Accrochées au même niveau que les yeux des passants, les pancartes sont toutes accompagnées d’une petite biographie de “la personnalité féminine choisie”. Elles se sont basées sur l’histoire de personnalités féminines locale, comme Odette du Puigaudeau, journaliste et ethnologue, Louise Bodin, femme politique. Cependant le nombre de femmes représentées dans les rues a presque doublé, passant de 47 à 98. “La parité progresse”, affirment-elles, un soupçon d’ironie dans la voix.
Un phénomène répandu en France
“Rennes n’ est pas la seule ville française à avoir un problème de parité dans les rues”, explique Mathilde. Elle poursuit : “Dans une dizaine de villes de France, l’administration a l’obligation de mener une politique de féminisation de la rue.”
Les premières plaques furent accrochées en 1728. Réservées d’abord aux bourgeois, écrivains et hommes de théâtre, elles donneront à partir de 1782 leurs noms aux rues autour de la Comédie Française. Sous l’Empire, les deux premières femmes, Blanche de Castille et Marie Stuart, trouvent enfin leur place dans le paysage masculin parisien.

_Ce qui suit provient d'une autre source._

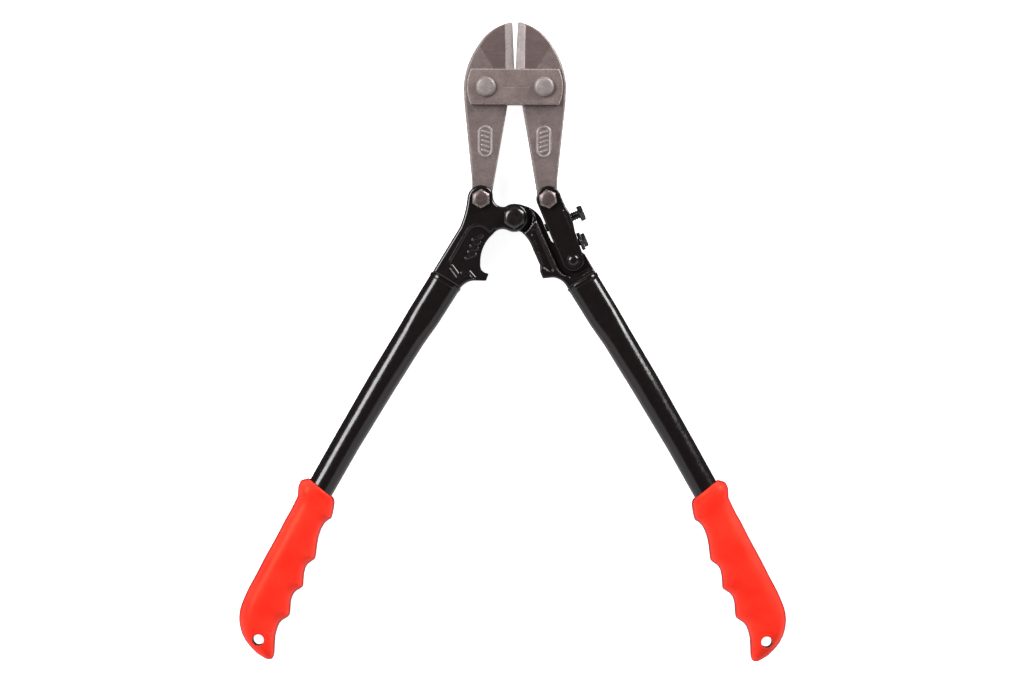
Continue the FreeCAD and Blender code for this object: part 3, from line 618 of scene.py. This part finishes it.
def make_bolt(node, material, flats, face, shank, turn):
    """A hexagon-headed bolt through a handle head or the link."""
    under = (HEAD_TOP - HALF_DEPTH) / MM
    bottom, top = depth_range(node)
    rings = hexagon_head(flats, face, top, under) + [ring(shank, under), ring(shank, bottom)]
    add_piece(node + "_part", turned_mesh(node, rings, upright(node, turn)), material, node)


def make_link_pin():
    """The pin at the link's foot: a domed head on a collar at each end."""
    node, face = "link_pin", (HEAD_TOP - HALF_DEPTH) / MM
    dome, height, collar = 4.0, 2.9, 4.8
    rings = []
    for step in range(1, 9):
        angle = math.radians(90 - 11 * step)
        rings.append(ring(dome * math.cos(angle), face + 0.5 + (height - 0.5) * math.sin(angle)))
    rings += [ring(dome, face + 0.55), ring(collar - 0.2, face + 0.5), ring(collar, face + 0.3),
              ring(collar, face), ring(3.2, face), ring(3.2, -face), ring(collar, -face),
              ring(collar, -face - 1.0), ring(collar - 0.8, -face - 1.5), ring(2.0, -face - 1.6)]
    add_piece(node + "_part", turned_mesh(node, rings, upright(node)), "paint", node)


LINK_TOP = Vector((middle("tail_washer_right").x, middle("tail_washer_right").y, HALF_DEPTH))
LINK_FOOT = Vector((middle("link_pin").x, middle("link_pin").y, HALF_DEPTH))
PUSH_SCREW_ALONG, LOCK_SCREW_ALONG = 16.8, 33.8   # mm down the link from its top bolt


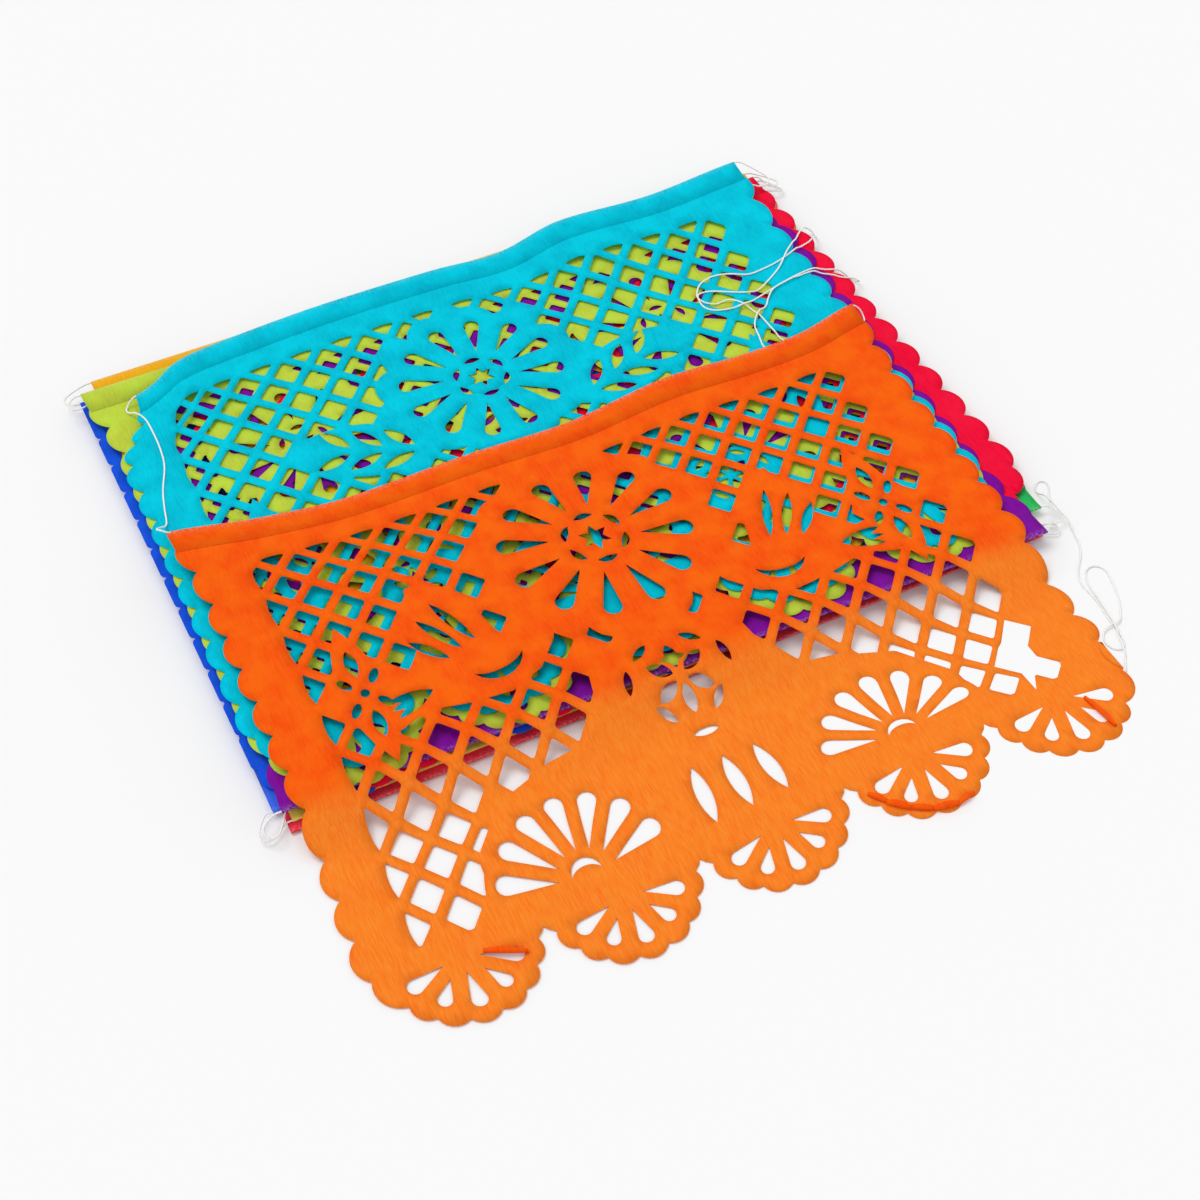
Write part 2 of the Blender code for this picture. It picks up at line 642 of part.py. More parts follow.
def smooth_line(points):
    """The points and one more between each two, on a smooth line."""
    ends = [2 * points[0] - points[1]] + points + [2 * points[-1] - points[-2]]
    out = []
    for a, b, c, d in zip(ends, ends[1:], ends[2:], ends[3:]):
        out += [b, (9 * (b + c) - a - d) / 16]
    return out + [points[-1]]


def rest_height(stack, p, q):
    """Middle of a string that rests on the stack or the table all the way from p to q."""
    height = TABLE_GAP
    for i in range(REST_STEPS + 1):
        middle = p.lerp(q, i / REST_STEPS)
        for dx, dy in ((0, 0), (1, 0), (-1, 0), (0, 1), (0, -1)):
            for sheet in stack:
                hit = sheet.ray_cast((middle.x + dx * STRING, middle.y + dy * STRING, 1), (0, 0, -1))[0]
                if hit:
                    height = max(height, hit.z + STRING_GAP)
    return height + STRING / 2


def laid_string(stack, route, first, last):
    """A loose stretch between two fixed points; a free end has no last point."""
    centred = Vector((STACK_SHIFT_X, STACK_SHIFT_Y, 0.0))
    points = smooth_line([Vector((x * MM, y * MM, lift * MM)) + centred for x, y, lift in route])
    heights = [rest_height(stack, p, q) for p, q in zip(points, points[1:])]
    for p, before, after in zip(points, heights[:1] + heights, heights + heights[-1:]):
        p.z += max(before, after)
    points = [first] + points + ([last] if last else [])
    for order in (range(1, len(points) - (1 if last else 0)), range(len(points) - 2, 0, -1)):
        for i in order:
            other = points[i - order.step]
            fall = STRING_FALL * math.hypot(points[i].x - other.x, points[i].y - other.y)
            points[i].z = max(points[i].z, other.z - fall)
    return points[1:len(points) - (1 if last else 0)]


def through_hems(order, from_right):
    """The string's points through several hems, from the first panel's far side."""
    points = []
    for index in order:
        run = hem_run(index, from_right)
        if points:
            points += link(points[-1], run[0], 1 if from_right else -1)
        points += run
        from_right = not from_right
    return points


def make_string(name, points, material, collection):
    curve = bpy.data.curves.new(name, "CURVE")
    curve.dimensions = "3D"
    curve.bevel_depth = STRING / 2
    curve.bevel_resolution = STRING_SIDES
    curve.use_fill_caps = True
    line = curve.splines.new("POLY")
    line.points.add(len(points) - 1)
    for point, place_at in zip(line.points, points):
        point.co = (*place_at, 1.0)
    cord = bpy.data.objects.new(name, curve)
    curve.materials.append(material)
    collection.objects.link(cord)
    return cord


def make_material(name, colour, roughness):
    material = bpy.data.materials.new(name)
    material.use_nodes = True
    shader = material.node_tree.nodes["Principled BSDF"]
    shader.inputs["Base Color"].default_value = (*colour, 1.0)
    shader.inputs["Roughness"].default_value = roughness
    shader.inputs["Metallic"].default_value = 0.0
    return material


def clear_scene():
    for thing in list(bpy.data.objects):
        bpy.data.objects.remove(thing, do_unlink=True)


def main():
    clear_scene()
    collection = bpy.data.collections.new("papel_picado_banner")
    bpy.context.scene.collection.children.link(collection)
    panels = []
    for index, (name, colour, *_) in enumerate(PANELS):
        material = make_material(name.replace("panel_", "tissue_"), colour, 0.8)
        panels.append(make_panel(index, material, collection))
    graph = bpy.context.evaluated_depsgraph_get()
    stack = [BVHTree.FromObject(panel, graph) for panel in panels[:-1]]

    cotton = make_material("cotton", (0.85, 0.84, 0.80), 0.9)
    top, second = hem_run(11, True), hem_run(10, False)
    back = laid_string(stack, LEADER, top[0], None)[::-1] + top
    back += laid_string(stack, LEFT_LINK, top[-1], second[0]) + second
    rest = through_hems(BACK_HEMS, True)
    back += link(second[-1], rest[0], 1) + rest
    make_string("string_back", back, cotton, collection)
    front = through_hems(FRONT_HEMS, True)
    front = laid_string(stack, TAIL, front[0], None)[::-1] + front
    make_string("string_front", front, cotton, collection)
    print("string points", len(back), len(front))


main()
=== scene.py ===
"""Papel picado banner: the look of twelve cut tissue-paper panels on their cotton string.

Every sheet is cut flat, folded at its hem and laid on the sheets below it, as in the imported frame.
Metres, +Z up, table at z = 0.
"""

from math import acos, asin, atan2, cos, dist, hypot, pi, radians, sin, tan

import bmesh
import bpy
from bpy.props import FloatProperty, FloatVectorProperty, PointerProperty
from mathutils import Matrix, Vector
from mathutils.bvhtree import BVHTree
from mathutils.geometry import delaunay_2d_cdt
from mathutils.kdtree import KDTree


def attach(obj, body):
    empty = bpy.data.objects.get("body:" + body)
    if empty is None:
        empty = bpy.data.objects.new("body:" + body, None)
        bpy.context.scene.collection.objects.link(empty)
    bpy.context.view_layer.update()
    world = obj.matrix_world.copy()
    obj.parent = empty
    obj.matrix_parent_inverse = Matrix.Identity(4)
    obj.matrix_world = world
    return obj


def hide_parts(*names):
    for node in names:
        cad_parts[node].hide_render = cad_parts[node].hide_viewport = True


bl_info = {
    "name": "Papel Picado Banner",
    "version": (1, 0, 0),
    "blender": (4, 5, 0),
    "location": "3D View > Sidebar > Banner",
    "description": "Builds a stack of cut tissue-paper panels on a cotton string",
    "category": "Object",
}

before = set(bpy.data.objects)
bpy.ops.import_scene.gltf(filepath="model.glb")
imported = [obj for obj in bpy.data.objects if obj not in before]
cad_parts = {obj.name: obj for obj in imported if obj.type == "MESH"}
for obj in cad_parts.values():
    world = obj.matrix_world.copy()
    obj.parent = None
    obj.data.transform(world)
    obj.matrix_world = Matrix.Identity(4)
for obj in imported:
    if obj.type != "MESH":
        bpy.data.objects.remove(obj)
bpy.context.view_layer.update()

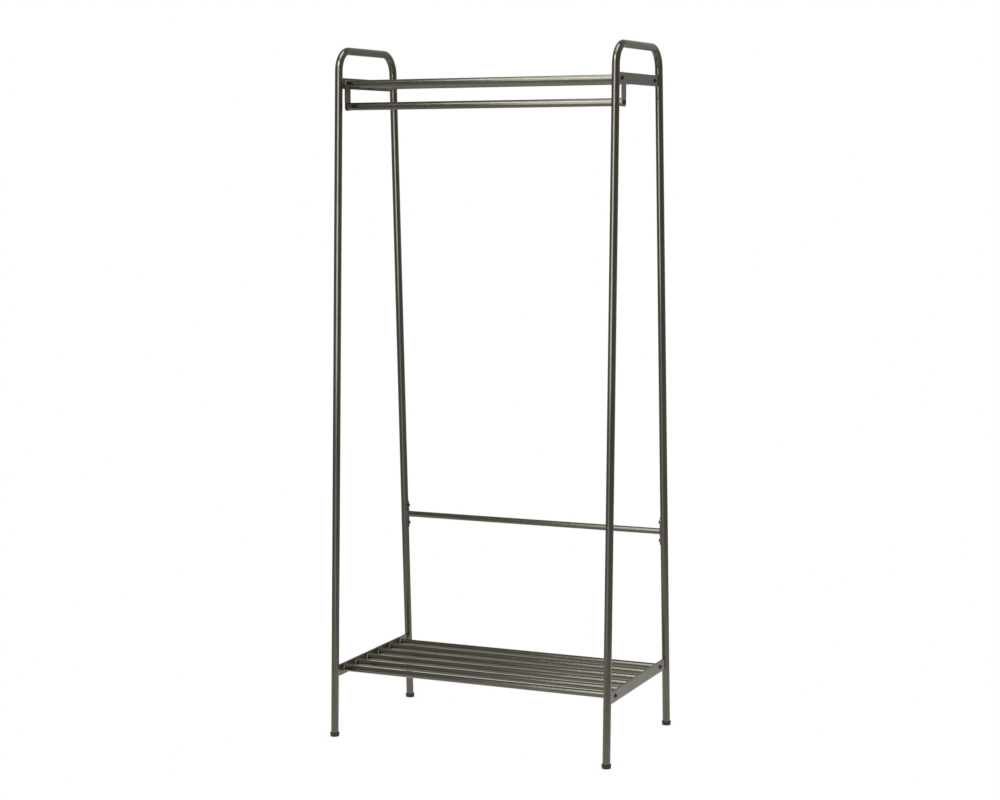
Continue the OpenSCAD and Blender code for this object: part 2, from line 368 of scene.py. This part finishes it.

Aujourd’hui, sur les 6000 voies et places parisiennes, près de 200 portent des noms de femmes. La municipalité veut faire changer les choses. Le 8 mars à l’occasion de la journée internationale de la femme, douze femmes ont été célébrées. Leurs noms ont été donnés à des endroits de la ville. Le 12 mars dernier la Commission d’attribution des noms de lieux parisiens s’est prononcée pour une liste strictement paritaire. Cent personnalités sont concernées, dont Romy Schneider ou encore Anna Marly.
La Brique risque de ranger ses posters. Le projet de Juliette et Mathilde se termine d’ici fin mai. “On n’est pas sure de continuer l’affichage”. Mystérieuses, elles ajoutent : “En tout cas, c’est le début de quelque chose. La parité homme femme commence dans la rue.”